## DATASET RECORDS

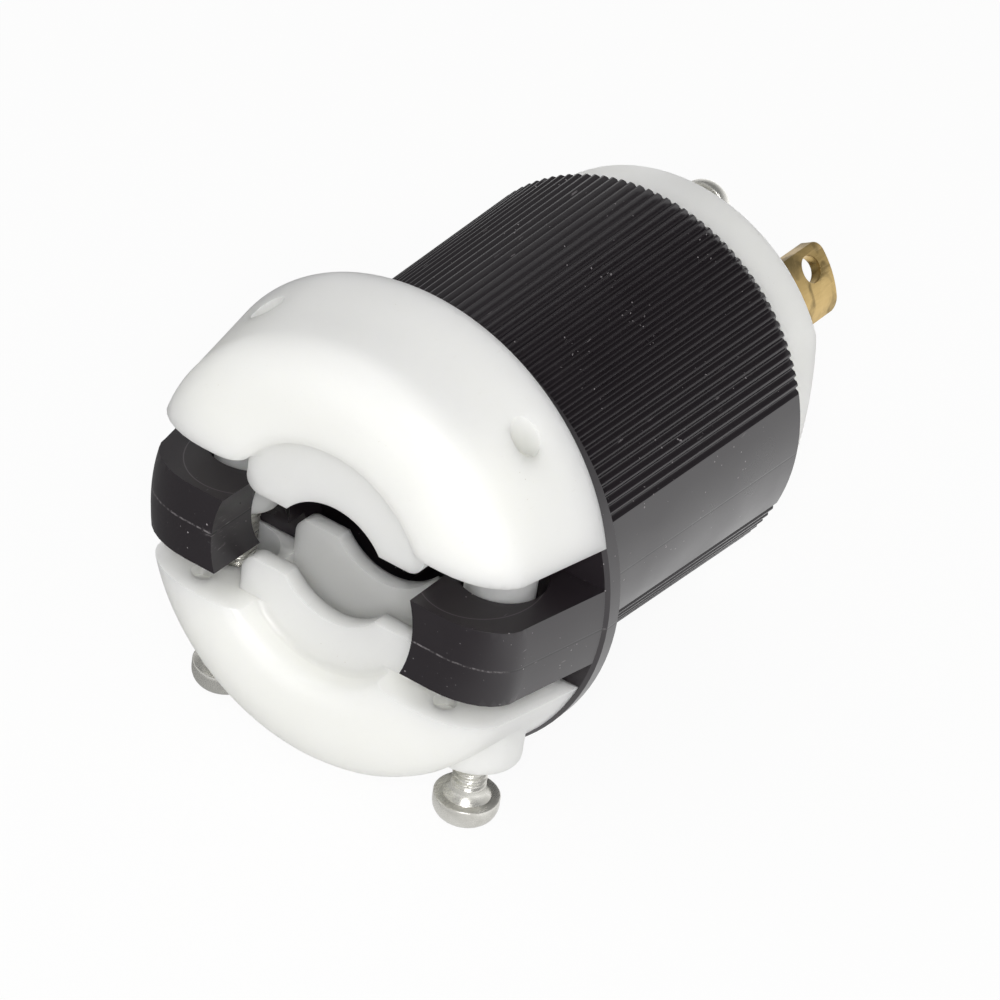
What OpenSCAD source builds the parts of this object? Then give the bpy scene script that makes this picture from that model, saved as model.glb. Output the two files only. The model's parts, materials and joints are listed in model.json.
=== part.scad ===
---
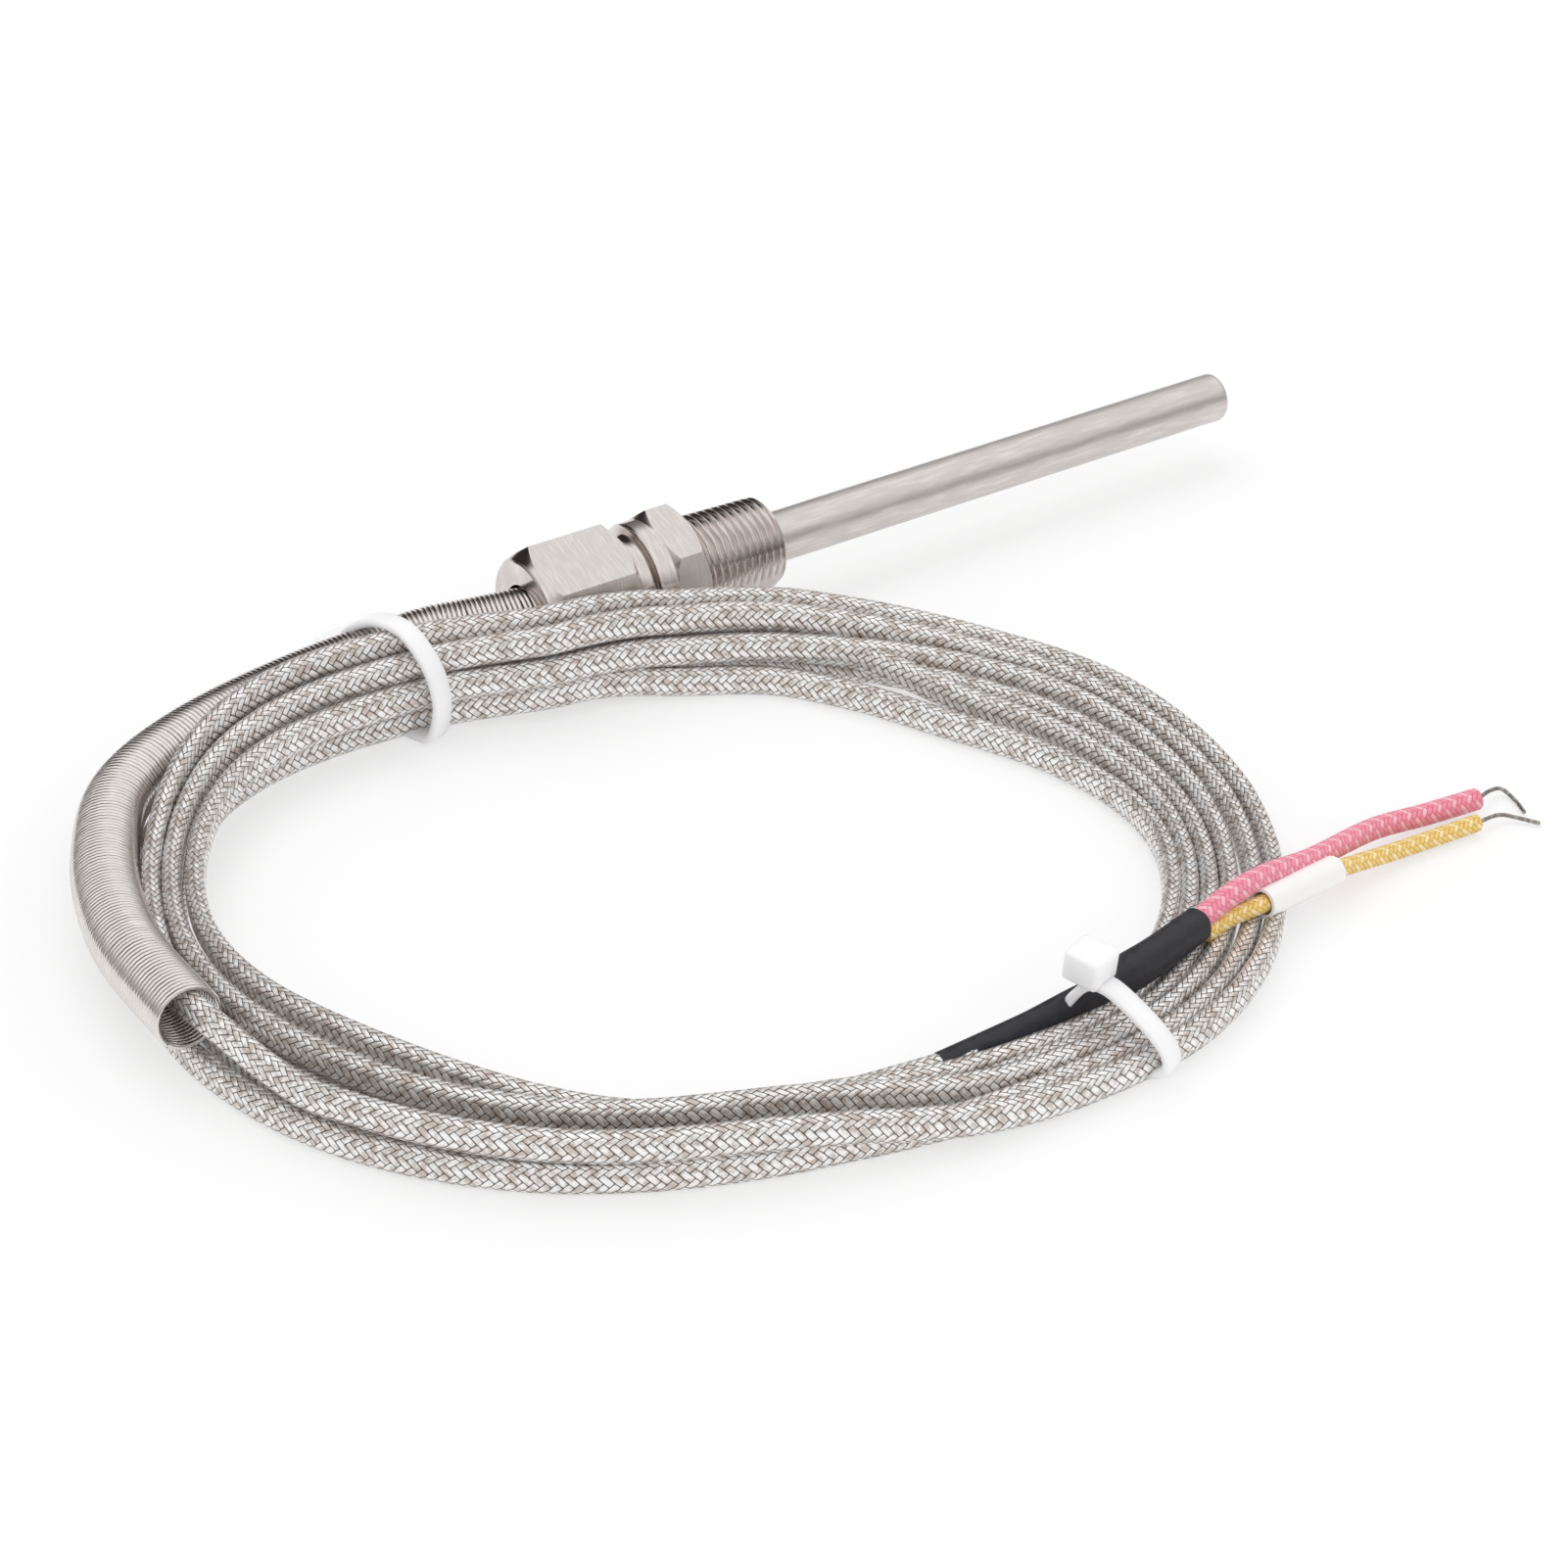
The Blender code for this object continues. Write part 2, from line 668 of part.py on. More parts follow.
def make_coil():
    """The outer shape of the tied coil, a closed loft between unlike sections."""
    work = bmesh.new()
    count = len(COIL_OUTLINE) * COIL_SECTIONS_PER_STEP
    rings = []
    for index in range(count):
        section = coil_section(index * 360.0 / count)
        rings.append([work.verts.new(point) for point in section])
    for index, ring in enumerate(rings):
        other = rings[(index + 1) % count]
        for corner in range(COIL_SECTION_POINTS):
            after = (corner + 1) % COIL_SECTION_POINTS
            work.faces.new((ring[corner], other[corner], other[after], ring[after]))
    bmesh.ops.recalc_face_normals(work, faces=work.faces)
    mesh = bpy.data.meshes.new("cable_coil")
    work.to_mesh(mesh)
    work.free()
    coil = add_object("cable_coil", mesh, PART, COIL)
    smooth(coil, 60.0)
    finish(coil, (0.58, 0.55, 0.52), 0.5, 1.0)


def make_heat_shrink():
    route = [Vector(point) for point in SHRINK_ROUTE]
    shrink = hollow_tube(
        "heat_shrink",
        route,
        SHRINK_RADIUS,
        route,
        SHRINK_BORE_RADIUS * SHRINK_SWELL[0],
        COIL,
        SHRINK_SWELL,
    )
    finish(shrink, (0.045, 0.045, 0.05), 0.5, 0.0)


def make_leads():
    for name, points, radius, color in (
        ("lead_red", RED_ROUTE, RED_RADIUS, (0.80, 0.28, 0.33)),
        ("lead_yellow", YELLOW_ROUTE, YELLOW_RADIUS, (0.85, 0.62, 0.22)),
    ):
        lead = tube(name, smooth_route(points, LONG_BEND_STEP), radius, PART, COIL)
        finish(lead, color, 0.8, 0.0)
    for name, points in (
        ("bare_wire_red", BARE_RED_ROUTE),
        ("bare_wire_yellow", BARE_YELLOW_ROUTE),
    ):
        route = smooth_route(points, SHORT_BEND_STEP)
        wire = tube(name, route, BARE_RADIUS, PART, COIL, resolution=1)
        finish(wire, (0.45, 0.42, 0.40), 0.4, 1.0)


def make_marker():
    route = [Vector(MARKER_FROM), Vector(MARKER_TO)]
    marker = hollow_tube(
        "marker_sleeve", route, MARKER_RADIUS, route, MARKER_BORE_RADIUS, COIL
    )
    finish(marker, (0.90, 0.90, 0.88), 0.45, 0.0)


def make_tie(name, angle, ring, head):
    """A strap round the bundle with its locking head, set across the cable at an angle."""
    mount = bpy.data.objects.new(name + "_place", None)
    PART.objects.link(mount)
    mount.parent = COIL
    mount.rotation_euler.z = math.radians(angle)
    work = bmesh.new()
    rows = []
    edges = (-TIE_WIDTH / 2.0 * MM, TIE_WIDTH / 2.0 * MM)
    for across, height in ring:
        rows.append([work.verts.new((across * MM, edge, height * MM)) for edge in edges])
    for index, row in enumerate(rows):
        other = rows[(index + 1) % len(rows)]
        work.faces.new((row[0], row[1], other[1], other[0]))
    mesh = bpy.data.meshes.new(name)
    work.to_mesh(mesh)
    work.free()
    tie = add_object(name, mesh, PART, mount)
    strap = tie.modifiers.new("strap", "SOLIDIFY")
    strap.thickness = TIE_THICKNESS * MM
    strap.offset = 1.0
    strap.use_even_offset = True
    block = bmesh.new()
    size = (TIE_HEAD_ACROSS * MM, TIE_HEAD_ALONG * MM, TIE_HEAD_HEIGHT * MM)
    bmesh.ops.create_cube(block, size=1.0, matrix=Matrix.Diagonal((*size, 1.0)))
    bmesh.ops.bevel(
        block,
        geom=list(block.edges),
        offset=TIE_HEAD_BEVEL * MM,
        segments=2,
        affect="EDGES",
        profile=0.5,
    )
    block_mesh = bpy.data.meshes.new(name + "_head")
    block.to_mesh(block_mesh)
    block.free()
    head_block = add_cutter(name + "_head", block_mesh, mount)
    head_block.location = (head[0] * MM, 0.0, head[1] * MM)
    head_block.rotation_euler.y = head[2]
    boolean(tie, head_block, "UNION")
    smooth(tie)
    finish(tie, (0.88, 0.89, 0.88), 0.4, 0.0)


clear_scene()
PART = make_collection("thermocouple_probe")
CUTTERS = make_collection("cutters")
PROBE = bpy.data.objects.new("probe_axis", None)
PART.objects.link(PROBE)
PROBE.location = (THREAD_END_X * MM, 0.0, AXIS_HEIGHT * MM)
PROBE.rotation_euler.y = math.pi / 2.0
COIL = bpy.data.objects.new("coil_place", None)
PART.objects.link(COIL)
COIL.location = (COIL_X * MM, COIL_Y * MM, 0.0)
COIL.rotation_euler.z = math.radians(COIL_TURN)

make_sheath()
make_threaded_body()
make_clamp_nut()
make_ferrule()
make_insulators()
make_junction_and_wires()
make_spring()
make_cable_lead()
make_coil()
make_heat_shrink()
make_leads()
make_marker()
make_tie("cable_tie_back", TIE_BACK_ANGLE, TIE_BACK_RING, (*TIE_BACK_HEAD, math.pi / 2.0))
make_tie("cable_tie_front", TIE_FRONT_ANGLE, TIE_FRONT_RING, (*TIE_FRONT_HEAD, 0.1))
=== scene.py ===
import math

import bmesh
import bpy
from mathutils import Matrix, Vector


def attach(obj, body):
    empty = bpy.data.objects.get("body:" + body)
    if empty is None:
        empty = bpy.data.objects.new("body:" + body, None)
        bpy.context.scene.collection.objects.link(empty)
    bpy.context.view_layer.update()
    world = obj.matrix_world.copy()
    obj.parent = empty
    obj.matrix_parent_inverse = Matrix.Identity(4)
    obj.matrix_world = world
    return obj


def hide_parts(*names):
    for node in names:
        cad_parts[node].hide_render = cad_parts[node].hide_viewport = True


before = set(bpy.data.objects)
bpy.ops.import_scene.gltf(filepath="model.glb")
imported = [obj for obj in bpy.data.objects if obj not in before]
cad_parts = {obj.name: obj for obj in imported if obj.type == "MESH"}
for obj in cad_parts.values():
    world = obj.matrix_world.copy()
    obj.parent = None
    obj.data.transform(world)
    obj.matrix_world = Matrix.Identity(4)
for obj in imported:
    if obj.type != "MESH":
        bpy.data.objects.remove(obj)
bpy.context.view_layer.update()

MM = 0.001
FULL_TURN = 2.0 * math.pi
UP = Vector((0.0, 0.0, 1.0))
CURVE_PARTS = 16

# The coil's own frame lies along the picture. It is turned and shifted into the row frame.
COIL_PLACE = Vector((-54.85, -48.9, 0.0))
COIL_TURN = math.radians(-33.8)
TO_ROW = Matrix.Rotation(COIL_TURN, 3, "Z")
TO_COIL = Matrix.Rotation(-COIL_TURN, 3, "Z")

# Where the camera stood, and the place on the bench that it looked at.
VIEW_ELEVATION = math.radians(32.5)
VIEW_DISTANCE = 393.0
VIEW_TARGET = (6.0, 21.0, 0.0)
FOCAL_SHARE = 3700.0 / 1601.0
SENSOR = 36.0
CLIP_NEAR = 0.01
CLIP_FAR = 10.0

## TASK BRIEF
Give back, word for word, only the lines above from the line holding "make_sheath()" to the line holding "obj.matrix_world = world", both included.

## ANSWER TO THE PROBLEM
make_sheath()
make_threaded_body()
make_clamp_nut()
make_ferrule()
make_insulators()
make_junction_and_wires()
make_spring()
make_cable_lead()
make_coil()
make_heat_shrink()
make_leads()
make_marker()
make_tie("cable_tie_back", TIE_BACK_ANGLE, TIE_BACK_RING, (*TIE_BACK_HEAD, math.pi / 2.0))
make_tie("cable_tie_front", TIE_FRONT_ANGLE, TIE_FRONT_RING, (*TIE_FRONT_HEAD, 0.1))
=== scene.py ===
import math

import bmesh
import bpy
from mathutils import Matrix, Vector


def attach(obj, body):
    empty = bpy.data.objects.get("body:" + body)
    if empty is None:
        empty = bpy.data.objects.new("body:" + body, None)
        bpy.context.scene.collection.objects.link(empty)
    bpy.context.view_layer.update()
    world = obj.matrix_world.copy()
    obj.parent = empty
    obj.matrix_parent_inverse = Matrix.Identity(4)
    obj.matrix_world = world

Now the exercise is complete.